Receiver welded on the back, also recessed holes for the running lights.
With a checker plate floor, i'd rather put some extra in than a few very heavy ones. At a former employer we once built a 21 ton forklift transporter with crossmembers spaced a foot apart, and 4mm (9 gauge) diamond plate. Within 3 months the floor washboarded due to the pointload of solid forklift tires, so we put on a new 8mm diamond plate floor in.I used 6" channel for the main frame and 4" channel for the cross braces, I want it heavy duty.
Seems to me a larger trailer cant turn with its drawbar in the dovetail split, hooked to this receiver ? whats the idea behind a split dovetail ?
With a checker plate floor, i'd rather put some extra in than a few very heavy ones. At a former employer we once built a 21 ton forklift transporter with crossmembers spaced a foot apart, and 4mm (9 gauge) diamond plate. Within 3 months the floor washboarded due to the pointload of solid forklift tires, so we put on a new 8mm diamond plate floor in.
Receiver welded on the back, also recessed holes for the running lights.
Yeah, I've thought about this as I've had the same problem in the past, at this point i'm not sure how i'm going to address this yet. Thanks for your input.I may have missed it in one of the pictures, but do you have feet on your ramps somehow or do you have flip down feet attached to the rear of the trailer? It's important.
When I borrowed a homemade trailer years ago when moving my old cars, it only had two thick wooden boards for ramps. I had my truck hitched to the trailer, but the whole rig was on a very slight downhill slope.
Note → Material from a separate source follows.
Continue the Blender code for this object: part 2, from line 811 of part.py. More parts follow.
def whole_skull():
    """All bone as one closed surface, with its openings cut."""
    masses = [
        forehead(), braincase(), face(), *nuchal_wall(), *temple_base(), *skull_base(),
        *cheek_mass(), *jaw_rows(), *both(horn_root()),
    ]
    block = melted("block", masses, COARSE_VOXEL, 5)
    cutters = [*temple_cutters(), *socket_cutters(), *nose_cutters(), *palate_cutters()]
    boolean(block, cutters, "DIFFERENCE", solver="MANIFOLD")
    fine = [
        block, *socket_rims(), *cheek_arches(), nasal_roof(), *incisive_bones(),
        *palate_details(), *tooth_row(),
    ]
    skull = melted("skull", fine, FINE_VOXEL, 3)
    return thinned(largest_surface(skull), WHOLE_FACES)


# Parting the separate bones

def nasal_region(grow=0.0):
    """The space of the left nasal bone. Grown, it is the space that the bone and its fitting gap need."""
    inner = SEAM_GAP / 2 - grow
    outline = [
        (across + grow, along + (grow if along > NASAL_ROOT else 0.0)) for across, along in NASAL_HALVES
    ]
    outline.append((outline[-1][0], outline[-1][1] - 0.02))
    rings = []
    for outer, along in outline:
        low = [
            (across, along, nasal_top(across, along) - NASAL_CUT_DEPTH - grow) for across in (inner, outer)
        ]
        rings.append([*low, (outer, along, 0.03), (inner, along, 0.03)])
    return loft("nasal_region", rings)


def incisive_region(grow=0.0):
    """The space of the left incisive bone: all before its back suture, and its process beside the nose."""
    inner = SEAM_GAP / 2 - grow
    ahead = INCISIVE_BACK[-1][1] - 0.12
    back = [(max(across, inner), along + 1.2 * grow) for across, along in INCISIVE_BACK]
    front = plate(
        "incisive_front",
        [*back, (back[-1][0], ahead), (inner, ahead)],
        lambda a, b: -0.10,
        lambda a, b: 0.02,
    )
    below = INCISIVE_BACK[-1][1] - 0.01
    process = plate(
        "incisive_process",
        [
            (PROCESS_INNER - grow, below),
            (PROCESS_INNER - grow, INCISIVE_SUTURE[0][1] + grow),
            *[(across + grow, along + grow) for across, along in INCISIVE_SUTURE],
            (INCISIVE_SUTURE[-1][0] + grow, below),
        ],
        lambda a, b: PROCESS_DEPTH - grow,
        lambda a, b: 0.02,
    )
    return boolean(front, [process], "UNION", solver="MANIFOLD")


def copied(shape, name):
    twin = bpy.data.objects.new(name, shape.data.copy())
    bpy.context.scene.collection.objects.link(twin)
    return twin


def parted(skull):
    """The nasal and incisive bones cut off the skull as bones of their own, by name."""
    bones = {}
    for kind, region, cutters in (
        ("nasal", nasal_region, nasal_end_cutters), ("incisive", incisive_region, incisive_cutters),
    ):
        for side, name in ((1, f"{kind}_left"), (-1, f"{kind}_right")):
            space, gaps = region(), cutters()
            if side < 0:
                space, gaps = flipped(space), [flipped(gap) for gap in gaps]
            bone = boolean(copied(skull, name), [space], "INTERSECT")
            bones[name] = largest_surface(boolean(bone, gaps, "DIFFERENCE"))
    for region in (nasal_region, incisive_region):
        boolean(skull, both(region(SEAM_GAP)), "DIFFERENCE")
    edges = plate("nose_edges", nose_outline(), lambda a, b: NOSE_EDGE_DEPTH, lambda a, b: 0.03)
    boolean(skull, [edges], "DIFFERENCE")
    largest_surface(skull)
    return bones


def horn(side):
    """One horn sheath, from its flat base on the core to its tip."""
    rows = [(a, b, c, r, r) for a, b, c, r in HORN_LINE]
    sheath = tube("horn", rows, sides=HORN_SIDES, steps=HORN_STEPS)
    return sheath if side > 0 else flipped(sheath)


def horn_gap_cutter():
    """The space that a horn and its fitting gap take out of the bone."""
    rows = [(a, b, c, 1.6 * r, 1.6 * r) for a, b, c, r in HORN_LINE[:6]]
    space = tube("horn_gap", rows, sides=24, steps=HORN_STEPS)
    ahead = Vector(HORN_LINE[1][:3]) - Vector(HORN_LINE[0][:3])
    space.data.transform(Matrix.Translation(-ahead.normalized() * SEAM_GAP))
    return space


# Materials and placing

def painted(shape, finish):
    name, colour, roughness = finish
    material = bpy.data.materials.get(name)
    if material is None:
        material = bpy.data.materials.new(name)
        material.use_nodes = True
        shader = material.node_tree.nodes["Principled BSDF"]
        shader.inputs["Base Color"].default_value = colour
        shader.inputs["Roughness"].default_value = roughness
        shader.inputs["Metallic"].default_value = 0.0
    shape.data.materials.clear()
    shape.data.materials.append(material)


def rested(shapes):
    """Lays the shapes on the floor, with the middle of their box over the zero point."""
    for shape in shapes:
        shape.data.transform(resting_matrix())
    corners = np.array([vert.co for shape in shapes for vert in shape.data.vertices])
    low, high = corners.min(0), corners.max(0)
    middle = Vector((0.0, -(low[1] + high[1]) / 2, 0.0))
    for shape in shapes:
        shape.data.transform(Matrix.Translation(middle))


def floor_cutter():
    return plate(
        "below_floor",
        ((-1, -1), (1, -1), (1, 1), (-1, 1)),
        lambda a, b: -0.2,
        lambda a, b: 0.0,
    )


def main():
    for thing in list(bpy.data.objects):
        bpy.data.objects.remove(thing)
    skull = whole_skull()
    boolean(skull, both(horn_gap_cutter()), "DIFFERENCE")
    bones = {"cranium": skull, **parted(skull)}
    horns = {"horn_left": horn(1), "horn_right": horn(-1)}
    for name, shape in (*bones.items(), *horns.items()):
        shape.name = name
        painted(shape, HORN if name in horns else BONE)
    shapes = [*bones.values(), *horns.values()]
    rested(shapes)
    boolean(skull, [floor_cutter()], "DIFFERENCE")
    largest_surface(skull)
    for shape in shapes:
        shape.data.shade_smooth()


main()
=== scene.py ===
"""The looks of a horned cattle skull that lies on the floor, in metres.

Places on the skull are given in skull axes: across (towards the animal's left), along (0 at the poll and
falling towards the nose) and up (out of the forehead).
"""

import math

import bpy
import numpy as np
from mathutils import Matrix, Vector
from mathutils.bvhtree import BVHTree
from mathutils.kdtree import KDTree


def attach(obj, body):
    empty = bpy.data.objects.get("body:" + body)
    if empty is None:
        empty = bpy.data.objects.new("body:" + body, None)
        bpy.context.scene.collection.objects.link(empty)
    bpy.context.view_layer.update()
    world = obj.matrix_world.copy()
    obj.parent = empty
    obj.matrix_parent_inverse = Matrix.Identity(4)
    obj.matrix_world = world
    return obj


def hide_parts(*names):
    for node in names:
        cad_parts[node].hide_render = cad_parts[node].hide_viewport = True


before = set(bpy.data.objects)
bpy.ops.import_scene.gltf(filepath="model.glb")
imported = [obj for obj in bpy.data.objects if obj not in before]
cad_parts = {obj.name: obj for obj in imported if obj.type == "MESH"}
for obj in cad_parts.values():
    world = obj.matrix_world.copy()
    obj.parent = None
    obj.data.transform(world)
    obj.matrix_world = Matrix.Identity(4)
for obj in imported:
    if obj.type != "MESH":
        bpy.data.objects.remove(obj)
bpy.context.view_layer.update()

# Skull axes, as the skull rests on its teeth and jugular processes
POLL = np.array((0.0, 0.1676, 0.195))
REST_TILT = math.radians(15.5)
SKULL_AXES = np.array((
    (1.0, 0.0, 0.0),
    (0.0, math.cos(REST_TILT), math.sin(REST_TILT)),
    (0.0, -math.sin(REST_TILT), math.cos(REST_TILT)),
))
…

I was loading my old 64 impala, and as soon as the front tires got to the back of the trailer, the weight of the car had pushed down on the back of the trailer enough that it lifted the rear of the truck off the ground and the whole shooting match started drifting down the hill. I panicked and stopped the impala, the trailer and the truck kept going forward till the ramps had pulled themselves out from underneath the car and the truck dropped back down and stopped. I had to get my wife outside to hold the brake in the truck before I could load it.
On the trailer I built, I have very light metal for the ramps, so I put a truss under the ramp like was pictured in the beginning of this thread. I didn't put any legs at the back, but when weight gets on the ramps, the truss comes down and hits the ground and keeps everything stationary and keeps the truck on the ground.
That's one thing you still have to watch for though. We were loading a 7000lb skid steer on my trailer a couple of years ago, and I mistakenly parked the truck and the trailer on a hump. That made the back of the trailer very high off the ground. As the guy was loading the skidsteer, the trusses had a long way to go before they hit the ground. I looked at the truck as he was coming up the ramps, and the tires of my f250 were at least 6 inches off the ground till he got the skidsteer all the way up on the trailer.
Trailer looks good. I too don't see how the hitch will work for a second trailer, unless you have an extension draw bar, or use it for a winch hookup, winch cable diverter, or D-ring/Shackle for added tie-down point. Regardless, it will serve many future uses.
I got an 8000lb winch for Christmas...yes. I mounted it to a 1/2" piece of plate welded to a receiver tube. I had to fab up some mounts for the roller fairlead out of some angle.
Nice winch. Like the way it's mounted. Have you planned a cover for it or will you store it elsewhere?
Yes I plan on getting a cover for it, but it can also be stored in my truck.
I keep my 8,000 lbs winch on a cradle in the tool box and mount it on the trailer or the rear receiver of the truck also. The trailer is shaping up very nice!